Школьная глава посвящена католицизму, университетская — марксизму: зажатые между гитлеровской Германией и сталинской Россией, виленские студенты выбирают марксизм, но это не вполне тот марксизм, который изучали в советских университетах и который вошел в моду на Западе, когда Милош писал эту книгу. От вульгарного марксизма, — признается Милош, — меня уберегли «многолетние богословские дебаты со школьным законоучителем», «в моем отпоре плоским аргументам атеистических ревнителей прогресса было что-то от пренебрежения любителя шахмат к игрокам в подкидного». Маркс Милоша был полонофилом и убежденным ненавистником восточной империи, и это его отличало от кумира европейских левых. В чем был корень этого юношеского марксизма? Сам Милош полагал, что в чувстве вины, воспитанном все той же католической школой, и в ощущении своей принадлежности к вечной «Гераклитовой реке». Собственно, об этой исторической составляющей «всесильного учения» писал М.Л. Гаспаров в давней статье «Лотман и марксизм».

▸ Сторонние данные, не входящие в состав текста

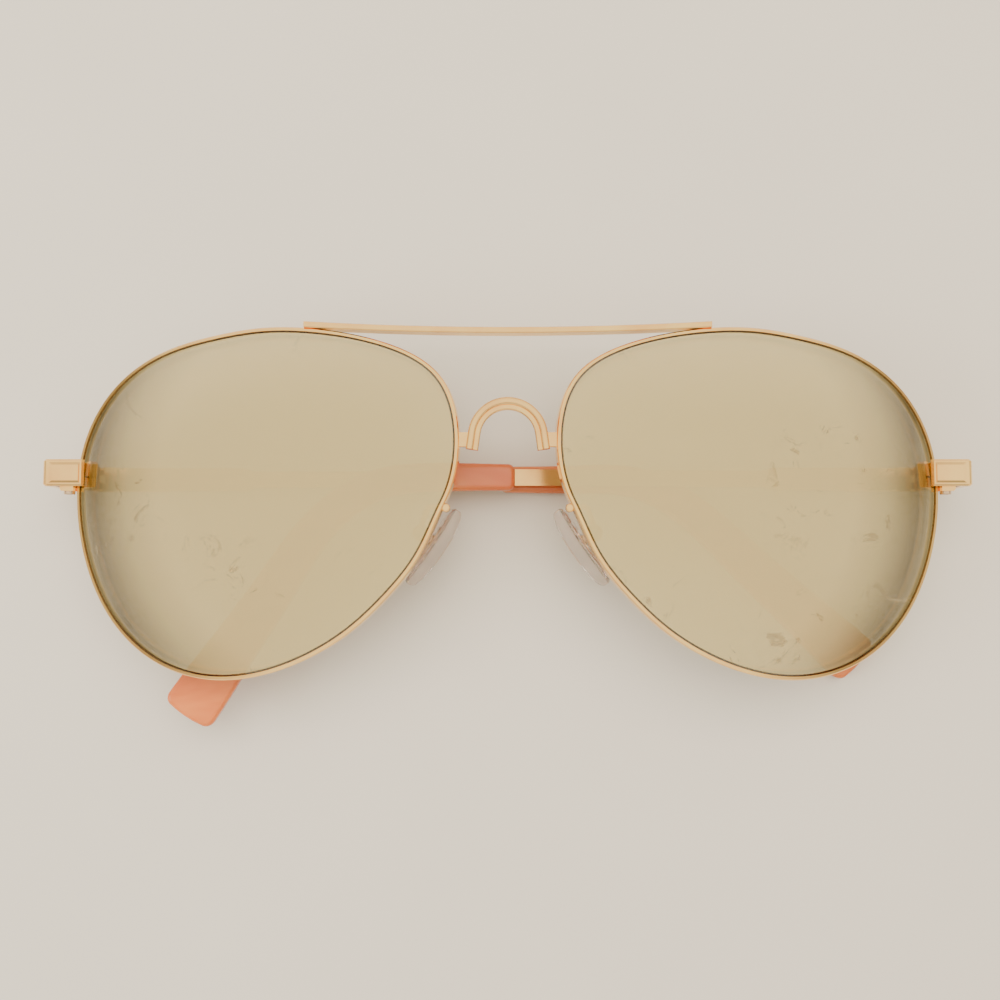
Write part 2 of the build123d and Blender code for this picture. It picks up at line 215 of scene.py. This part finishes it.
def mirror_coating(settings):
    """A gold mirror flash on tinted plastic. Wiped smears and dried marks dull it.

    Where an ambient occlusion test finds the rim close, the lens is painted dark and loses its metal look: a
    painted shade line along the rim.
    """
    material, tree, shader = new_material("Lens plastic, gold mirror flash")
    place = add_node(tree, "ShaderNodeTexCoord").outputs["Object"]
    wiped = add_node(
        tree, "ShaderNodeMapping", {}, {"Vector": place, "Rotation": (0, 0, 0.5), "Scale": (1, 2.6, 1)}
    )
    smear = add_node(
        tree, "ShaderNodeTexNoise", {},
        {"Vector": wiped.outputs["Vector"], "Scale": 1 / (16 * MM), "Detail": 5, "Distortion": 0.7}
    )
    marks = add_node(
        tree, "ShaderNodeTexNoise", {},
        {"Vector": place, "Scale": 1 / (5 * MM), "Detail": 8, "Roughness": 0.72, "Distortion": 1.1}
    )
    where = add_node(tree, "ShaderNodeTexNoise", {}, {"Vector": place, "Scale": 1 / (24 * MM), "Detail": 1})
    spots = ramp(tree, marks.outputs["Fac"], (0.585, grey(0)), (0.64, grey(1)))
    patches = ramp(tree, where.outputs["Fac"], (0.50, grey(0)), (0.60, grey(1)))
    dried = add_node(tree, "ShaderNodeMath", {"operation": "MULTIPLY"}, {0: spots, 1: patches}).outputs["Value"]
    faint = add_node(tree, "ShaderNodeMath", {"operation": "MULTIPLY"}, {0: dried, 1: 0.45}).outputs["Value"]
    tint = mix_colour(tree, faint, settings.mirror, settings.film)
    greasy = ramp(tree, smear.outputs["Fac"], (0.42, grey(0.02)), (0.75, grey(0.13)))
    rough = add_node(
        tree, "ShaderNodeMath", {"operation": "MULTIPLY_ADD"}, {0: dried, 1: 0.25, 2: greasy}
    ).outputs["Value"]
    # Painted shade: the lens turns dark and non-metal where ambient occlusion finds the rim near
    rim_occlusion = add_node(
        tree, "ShaderNodeAmbientOcclusion", {"samples": 8}, {"Distance": settings.shade}
    ).outputs["AO"]
    clear_of_rim_shade = ramp(tree, rim_occlusion, (0.60, grey(0)), (0.86, grey(1)))
    colour = mix_colour(tree, clear_of_rim_shade, settings.rim_shade_colour, tint)
    set_shader(
        tree, shader, Base_Color=colour, Metallic=clear_of_rim_shade, Roughness=rough, Alpha=1 - settings.see_through
    )
    return material


def coral_acetate(settings):
    """Tumbled, translucent acetate. Light goes a little way in, which softens the look of the edges."""
    material, tree, shader = new_material("Cellulose acetate, coral, tumbled")
    place = add_node(tree, "ShaderNodeTexCoord").outputs["Object"]
    streak = add_node(tree, "ShaderNodeMapping", {}, {"Vector": place, "Scale": (0.5, 1.4, 1)})
    cloud = add_node(
        tree, "ShaderNodeTexNoise", {},
        {"Vector": streak.outputs["Vector"], "Scale": 1 / (9 * MM), "Detail": 3, "Distortion": 0.5}
    )
    speck = add_node(tree, "ShaderNodeTexNoise", {}, {"Vector": place, "Scale": 1 / (0.8 * MM), "Detail": 3})
    colour = ramp(tree, cloud.outputs["Fac"], (0.35, settings.coral), (0.72, settings.deep))
    rough = ramp(tree, cloud.outputs["Fac"], (0.3, grey(0.12)), (0.7, grey(0.26)))
    bump = add_node(
        tree, "ShaderNodeBump", {}, {"Height": speck.outputs["Fac"], "Strength": 0.06, "Distance": 0.03 * MM}
    )
    set_shader(
        tree, shader, Base_Color=colour, Roughness=rough, Normal=bump.outputs["Normal"], IOR=1.48,
        Transmission_Weight=0.35, Subsurface_Weight=0.35, Subsurface_Scale=1.2 * MM,
        Subsurface_Radius=(1.0, 0.45, 0.3), Coat_Weight=0.2, Coat_Roughness=0.08
    )
    return material


def clear_silicone(settings):
    """Moulded clear silicone. It is slightly milky, and its skin is faintly uneven."""
    material, tree, shader = new_material("Silicone rubber, clear, moulded")
    place = add_node(tree, "ShaderNodeTexCoord").outputs["Object"]
    skin = add_node(tree, "ShaderNodeTexNoise", {}, {"Vector": place, "Scale": 1 / (0.6 * MM), "Detail": 4})
    film = add_node(tree, "ShaderNodeTexNoise", {}, {"Vector": place, "Scale": 1 / (4 * MM), "Detail": 2})
    colour = ramp(
        tree, film.outputs["Fac"], (0.35, settings.silicone), (0.75, [0.85 * c for c in settings.silicone])
    )
    bump = add_node(
        tree, "ShaderNodeBump", {}, {"Height": skin.outputs["Fac"], "Strength": 0.1, "Distance": 0.03 * MM}
    )
    set_shader(
        tree, shader, Base_Color=colour, Roughness=0.12, Normal=bump.outputs["Normal"], IOR=1.41,
        Transmission_Weight=0.9, Subsurface_Weight=0.1, Subsurface_Scale=1.0 * MM
    )
    return material


def finish_node(name, material):
    """Gives a CAD node its material."""
    node = frame["nodes"][name]
    node.data.materials.clear()
    node.data.materials.append(material)


def around(centre, along, across, through, stations, ring):
    """A closed mesh of rings. ring(t) gives (along, across, through) for each point, with t from -1 to 1."""
    shape = bmesh.new()
    loops = []
    for i in range(stations + 1):
        t = -math.cos(math.pi * i / stations)
        points = [centre + along * u + across * w + through * n for u, w, n in ring(t)]
        loops.append([shape.verts.new(point) for point in points])
    for first, second in zip(loops, loops[1:]):
        for j in range(len(first)):
            k = (j + 1) % len(first)
            shape.faces.new((first[j], first[k], second[k], second[j]))
    bmesh.ops.remove_doubles(shape, verts=shape.verts, dist=0.01 * MM)
    bmesh.ops.holes_fill(shape, edges=shape.edges)
    bmesh.ops.recalc_face_normals(shape, faces=shape.faces)
    return shape


def make_piece(name, shape, material, body):
    """A smooth object from a mesh in the making, riding on a body."""
    mesh = bpy.data.meshes.new(name)
    shape.to_mesh(mesh)
    shape.free()
    mesh.shade_smooth()
    mesh.materials.append(material)
    piece = bpy.data.objects.new(name, mesh)
    bpy.context.scene.collection.objects.link(piece)
    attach(piece, body)
    return piece


def rounded(value, power):
    """A signed power, which squares off a sine or cosine for power under 1."""
    return math.copysign(abs(value) ** power, value)


def pad_shape(side, settings):
    """A nose pad: a rounded, crowned slab whose ends curve back, with ribs across its back."""
    joint = next(j for j in frame["joints"] if j["name"] == f"{side}_pad_rock")
    out_x = 1 if side == "left" else -1
    lean, splay = settings.lean, settings.splay
    down = Vector((out_x * math.sin(lean), -math.cos(lean), 0))
    out = Vector((out_x * math.cos(lean), math.sin(lean), 0)) * math.cos(splay)
    out.z = math.sin(splay)
    centre = Vector(joint["pos_m"]) + down * settings.ahead - out * (settings.back + settings.thick / 2)
    half = Vector((settings.length, settings.width, settings.thick)) / 2
    bow = 0.12 * settings.thick

    def ring(t):
        end = max(0.0, 1 - abs(t) ** 3) ** (1 / 2.6)
        points = []
        for i in range(PAD_POINTS):
            a = 2 * math.pi * i / PAD_POINTS
            w = end * half.y * rounded(math.cos(a), 0.75)
            n = end ** 0.8 * half.z * rounded(math.sin(a), 0.7)
            u = t * half.x
            if n > 0:
                level = max(0.0, 1 - (w / (0.62 * half.y)) ** 4) * max(0.0, 1 - (t / 0.72) ** 6)
                n -= 0.16 * settings.thick * level * (0.5 - 0.5 * math.cos(2 * math.pi * u / settings.ribs))
            points.append((u, w, n + bow * (t * t - 0.4)))
        return points

    return around(centre, down, down.cross(out), out, PAD_STATIONS, ring)


def nodes_of(slot_name):
    """Names of the CAD nodes that the record gives a material slot."""
    return [part["node"] for part in frame["record"]["subparts"] if part["material_slot"] == slot_name]


class SUNGLASSES_OT_metal(Operator):
    """Plates the rims, bridge, bars, hinges and pad arms"""

    bl_idname = "sunglasses.metal"
    bl_label = "Plate the metal"

    def execute(self, context):
        settings = context.scene.sunglasses.metal
        plate = plated_metal(settings)
        steel = turned_metal(settings)
        for name in nodes_of("rose_gold_metal"):
            finish_node(name, plate)
        for name in nodes_of("screw_metal") + nodes_of("pad_metal"):
            finish_node(name, steel)
        return {"FINISHED"}


class SUNGLASSES_OT_lenses(Operator):
    """Gives the lenses their mirror coating"""

    bl_idname = "sunglasses.lenses"
    bl_label = "Coat the lenses"

    def execute(self, context):
        coating = mirror_coating(context.scene.sunglasses.lens)
        for side in SIDES:
            finish_node(f"{side}_lens", coating)
        return {"FINISHED"}


class SUNGLASSES_OT_sleeves(Operator):
    """Gives the temple sleeves their coral acetate"""

    bl_idname = "sunglasses.sleeves"
    bl_label = "Colour the sleeves"

    def execute(self, context):
        acetate = coral_acetate(context.scene.sunglasses.sleeve)
        for side in SIDES:
            finish_node(f"{side}_temple_sleeve", acetate)
        return {"FINISHED"}


class SUNGLASSES_OT_pads(Operator):
    """Moulds the nose pads in clear silicone"""

    bl_idname = "sunglasses.pads"
    bl_label = "Make the nose pads"

    def execute(self, context):
        settings = context.scene.sunglasses.pad
        silicone = clear_silicone(settings)
        for side in SIDES:
            shape = pad_shape(side, settings)
            pad = make_piece(f"{side}_pad_silicone", shape, silicone, f"{side}_pad")
            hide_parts(f"{side}_nose_pad")
        return {"FINISHED"}


def floor_material(settings):
    """Matt painted board. Only a faint mottle shows."""
    material, tree, shader = new_material("Painted board, matt")
    place = add_node(tree, "ShaderNodeTexCoord").outputs["Object"]
    mottle = add_node(tree, "ShaderNodeTexNoise", {}, {"Vector": place, "Scale": 1 / (40 * MM), "Detail": 3})
    colour = ramp(
        tree, mottle.outputs["Fac"], (0.3, [0.97 * c for c in settings.floor]), (0.7, settings.floor)
    )
    set_shader(tree, shader, Base_Color=colour, Roughness=0.7)
    return material


def add_lamp(name, place, aim, width, depth, power, colour):
    """A soft rectangular lamp at a place, turned to a point."""
    lamp = bpy.data.lights.new(name, "AREA")
    lamp.shape = "RECTANGLE"
    lamp.size = width
    lamp.size_y = depth
    lamp.energy = power
    lamp.color = colour
    holder = bpy.data.objects.new(name, lamp)
    holder.location = place
    holder.rotation_euler = (Vector(aim) - Vector(place)).to_track_quat("-Z", "Y").to_euler()
    holder.visible_glossy = False
    bpy.context.scene.collection.objects.link(holder)


def studio_light(settings):
    """Soft light all round, with one dim band between the walls and the ceiling for the metal to reflect."""
    world = bpy.data.worlds.new("studio")
    world.use_nodes = True
    tree = world.node_tree
    tree.nodes.clear()
    towards = add_node(tree, "ShaderNodeTexCoord").outputs["Generated"]
    split = add_node(tree, "ShaderNodeSeparateXYZ", {}, {"Vector": towards})
    height = add_node(
        tree, "ShaderNodeMath", {"operation": "MULTIPLY_ADD"},
        {0: split.outputs["Y"], 1: 0.16, 2: split.outputs["Z"]}
    ).outputs["Value"]
    ceiling = Vector(settings.ceiling)
    colour = ramp(
        tree, height, (0.0, 0.55 * ceiling), (0.2, 0.75 * ceiling), (0.30, 0.7 * ceiling), (0.42, 0.16 * ceiling),
        (0.55, 0.7 * ceiling), (0.66, 0.95 * ceiling), (1.0, ceiling)
    )
    light = add_node(tree, "ShaderNodeBackground", {}, {"Color": colour, "Strength": SKY_STRENGTH})
    add_node(tree, "ShaderNodeOutputWorld", {}, {"Surface": light.outputs["Background"]})
    return world


class SUNGLASSES_OT_stage(Operator):
    """Adds the floor, the soft lamps and the camera"""

    bl_idname = "sunglasses.stage"
    bl_label = "Set the stage"

    def execute(self, context):
        settings = context.scene.sunglasses.stage
        mesh = bpy.data.meshes.new("floor")
        shape = bmesh.new()
        bmesh.ops.create_grid(shape, x_segments=1, y_segments=1, size=FLOOR_REACH)
        shape.to_mesh(mesh)
        shape.free()
        floor = bpy.data.objects.new("floor", mesh)
        mesh.materials.append(floor_material(settings))
        context.scene.collection.objects.link(floor)

        width = settings.lamp_width
        warm = linear("#FFF1DF")
        add_lamp("soft box above", (0.0, 0.25, 0.75), (0, 0, 0), width, 0.6 * width, 9, warm)
        add_lamp("soft box left", (-0.6, -0.1, 0.35), (0, 0, 0), 0.4 * width, 0.4 * width, 3, linear("#FFFFFF"))

        context.scene.world = studio_light(settings)

        camera = bpy.data.cameras.new("camera")
        camera.sensor_width = 36
        camera.lens = 36.1
        viewer = bpy.data.objects.new("camera", camera)
        viewer.location = CAMERA_PLACE
        viewer.rotation_euler = (CAMERA_TILT, 0, 0)
        context.scene.collection.objects.link(viewer)
        context.scene.camera = viewer
        return {"FINISHED"}


class SUNGLASSES_PT_panel(Panel):
    bl_idname = "SUNGLASSES_PT_panel"
    bl_label = "Aviator sunglasses"
    bl_space_type = "VIEW_3D"
    bl_region_type = "UI"
    bl_category = "Sunglasses"

    def draw(self, context):
        settings = context.scene.sunglasses
        for operator in OPERATORS:
            self.layout.operator(operator.bl_idname)
        for group in (settings.metal, settings.lens, settings.sleeve, settings.pad, settings.stage):
            box = self.layout.box()
            for key in group.__annotations__:
                box.prop(group, key)


OPERATORS = (
    SUNGLASSES_OT_stage,
    SUNGLASSES_OT_metal,
    SUNGLASSES_OT_lenses,
    SUNGLASSES_OT_sleeves,
    SUNGLASSES_OT_pads,
)
CLASSES = (
    MetalSettings,
    LensSettings,
    SleeveSettings,
    PadSettings,
    StageSettings,
    SunglassesSettings,
    *OPERATORS,
    SUNGLASSES_PT_panel,
)


def register():
    for cls in CLASSES:
        bpy.utils.register_class(cls)
    bpy.types.Scene.sunglasses = PointerProperty(type=SunglassesSettings)


def unregister():
    del bpy.types.Scene.sunglasses
    for cls in reversed(CLASSES):
        bpy.utils.unregister_class(cls)


def main():
    register()
    bpy.ops.sunglasses.stage()
    bpy.ops.sunglasses.metal()
    bpy.ops.sunglasses.lenses()
    bpy.ops.sunglasses.sleeves()
    bpy.ops.sunglasses.pads()


if __name__ == "__main__":
    main()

И, похоже, именно чувство истории удерживает автора «Родной Европы» от национальных идентификаций: он справедливо полагает национальные концепции истории анахронизмом в стране, где еще в первые десятилетия прошлого века приехавшие на базар белорусы на вопрос о своей национальности отвечали: «католики» или «православные». Точно так же идея нации, замечает Милош, не связывалась здесь с языком, скорее — с территорией. В этом контексте характерна самоидентификация самого Милоша. Он подробно разбирает свою польско-литовско-немецкую родословную, он ни разу не произносит слова «литвин» (и это его отличает от романтиков и от того же Мицкевича), он настаивает лишь на одном, принципиальном для себя родстве — с поэтом и дипломатом Оскаром Милошем. Сын польского «спортсмена-глобтроттера» и еврейской красавицы, белорус по рождению, поляк по воспитанию и литовец по выбору, Оскар де Любич Милош писал стихи по-французски и представлял Литву в Париже. Он был поэтическим наставником Чеслава: в те годы, когда молодой человек ищет образцы для подражания («делать жизнь с кого»), виленский студент отправился в Париж, едва ли не затем лишь, чтоб познакомиться со своим дальним родственником. В известном смысле Оскар Милош был для автора «Родной Европы» живым ее воплощением: он соединил в себе едва ли не все ее крови, из поэтических соображений он предпочитал самую архаичную из всех — литовскую, но он был европейцем и французским поэтом. Кажется, и для уроженца польского Вильно Чеслава Милоша самым главным и едва ли не определяющим во всей этой «восточной неразберихе» было то, что создавало ее поэзию и самого его сделало поэтом: острое ощущение отсутствующей «формы» и столь же острая потребность ритмом и словом оформить внутренний хаос всей этой текучей истории и вечно подвижной, мозаичной географии.